▶ _WHAT THIS TASK INVOLVES_
Restate verbatim the lines between the one holding "bar_radius = BAR_DIAMETER / 2" and the one holding "# Angles round", both included, and no others.

---

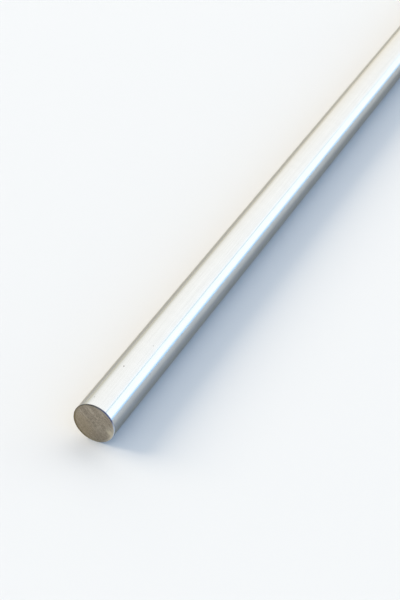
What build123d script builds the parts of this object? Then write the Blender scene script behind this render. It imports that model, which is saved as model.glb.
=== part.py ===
from build123d import *
import os

# Round metal bar: one length of solid bright drawn stock, sawn square at both ends.
# Millimetres, +Z up. The bar lies on its side along X, and the origin is the middle
# of the line on which it rests. The end at +X is the one that faces the viewer.

# Driving dimensions
BAR_DIAMETER = 12.7
BAR_LENGTH = 304.8
EDGE_BREAK = 0.15        # how far the filed bevel runs back from each sawn face
EDGE_BREAK_DEPTH = 0.12  # how far the same bevel reaches in from the drawn surface

bar_radius = BAR_DIAMETER / 2
half_length = BAR_LENGTH / 2


def half_profile():
    """Half of the lengthwise section: from the centre line out to the drawn surface."""
    face_rim = bar_radius - EDGE_BREAK_DEPTH
    wall_end = half_length - EDGE_BREAK
    outline = Polyline(
        (-half_length, 0),
        (-half_length, face_rim),
        (-wall_end, bar_radius),
        (wall_end, bar_radius),
        (half_length, face_rim),
        (half_length, 0),
        close=True,
    )
    return make_face(outline)


def round_bar():
    """The section turned once about the centre line, then lifted to lie on the floor."""
    turned = revolve(half_profile(), axis=Axis.X, revolution_arc=360)
    return Pos(0, 0, bar_radius) * turned


os.makedirs("parts", exist_ok=True)
export_step(round_bar(), "parts/round_bar.step")
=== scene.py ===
import math

import bpy
from mathutils import Matrix, Vector, noise


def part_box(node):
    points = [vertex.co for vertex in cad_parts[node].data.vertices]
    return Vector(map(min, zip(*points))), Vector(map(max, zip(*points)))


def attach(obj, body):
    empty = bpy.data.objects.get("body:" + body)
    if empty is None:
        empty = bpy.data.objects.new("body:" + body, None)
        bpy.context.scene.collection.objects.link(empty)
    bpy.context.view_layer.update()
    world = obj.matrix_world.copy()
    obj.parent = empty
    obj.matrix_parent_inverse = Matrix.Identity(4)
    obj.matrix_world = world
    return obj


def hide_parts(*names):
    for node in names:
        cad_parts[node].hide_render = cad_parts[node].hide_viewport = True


# A length of solid round bright steel bar, lying on a pale studio floor.
# Metres, in the frame's axes: the bar runs along X and rests on z = 0. The end at +X faces the camera.
# Angles round the bar run from +Y towards +Z.

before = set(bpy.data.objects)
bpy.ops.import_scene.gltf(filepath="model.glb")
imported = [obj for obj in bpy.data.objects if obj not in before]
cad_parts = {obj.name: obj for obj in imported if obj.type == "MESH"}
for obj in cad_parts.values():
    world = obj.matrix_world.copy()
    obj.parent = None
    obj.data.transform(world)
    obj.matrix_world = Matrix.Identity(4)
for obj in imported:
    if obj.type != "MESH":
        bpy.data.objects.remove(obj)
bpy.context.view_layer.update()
low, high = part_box("round_bar")

MM = 0.001
RADIUS = (high.y - low.y) / 2
HALF_LENGTH = (high.x - low.x) / 2
AXIS_Z = RADIUS

# How finely the bar is divided
SEGMENTS = 240
ANGLES = [2 * math.pi * k / SEGMENTS for k in range(SEGMENTS)]
FACE_RINGS = 56
WALL_RINGS = 48
SOFTENING_STEPS = 4

# The broken edge round each sawn end
EDGE_BREAK = 0.15 * MM        # how far the bevel runs back along the bar
EDGE_BREAK_DEPTH = 0.12 * MM  # how far it reaches in from the drawn surface
EDGE_SOFTENING = 0.03 * MM    # rounding where the bevel meets the face and the wall
FILED_REACH = 0.40 * MM       # the file has scuffed the drawn surface this far back from the face; the edge's painted light and shade reaches this far with the scuffs

# The bevel is filed by hand: its width round the bar, as a share of the above
FILED_LEAST = 0.3
FILED_MOST = 1.2
FILED_MOST_AT = math.radians(75)
FILED_UNEVENNESS = 0.4
FILED_CHANGE = 2              # how quickly the width varies round the bar
FILED_SEED_STEP = 10          # keeps the two ends' noise apart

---

▶ _RESULT FOR THIS TASK_
bar_radius = BAR_DIAMETER / 2
half_length = BAR_LENGTH / 2


def half_profile():
    """Half of the lengthwise section: from the centre line out to the drawn surface."""
    face_rim = bar_radius - EDGE_BREAK_DEPTH
    wall_end = half_length - EDGE_BREAK
    outline = Polyline(
        (-half_length, 0),
        (-half_length, face_rim),
        (-wall_end, bar_radius),
        (wall_end, bar_radius),
        (half_length, face_rim),
        (half_length, 0),
        close=True,
    )
    return make_face(outline)


def round_bar():
    """The section turned once about the centre line, then lifted to lie on the floor."""
    turned = revolve(half_profile(), axis=Axis.X, revolution_arc=360)
    return Pos(0, 0, bar_radius) * turned


os.makedirs("parts", exist_ok=True)
export_step(round_bar(), "parts/round_bar.step")
=== scene.py ===
import math

import bpy
from mathutils import Matrix, Vector, noise


def part_box(node):
    points = [vertex.co for vertex in cad_parts[node].data.vertices]
    return Vector(map(min, zip(*points))), Vector(map(max, zip(*points)))


def attach(obj, body):
    empty = bpy.data.objects.get("body:" + body)
    if empty is None:
        empty = bpy.data.objects.new("body:" + body, None)
        bpy.context.scene.collection.objects.link(empty)
    bpy.context.view_layer.update()
    world = obj.matrix_world.copy()
    obj.parent = empty
    obj.matrix_parent_inverse = Matrix.Identity(4)
    obj.matrix_world = world
    return obj


def hide_parts(*names):
    for node in names:
        cad_parts[node].hide_render = cad_parts[node].hide_viewport = True


# A length of solid round bright steel bar, lying on a pale studio floor.
# Metres, in the frame's axes: the bar runs along X and rests on z = 0. The end at +X faces the camera.
# Angles round the bar run from +Y towards +Z.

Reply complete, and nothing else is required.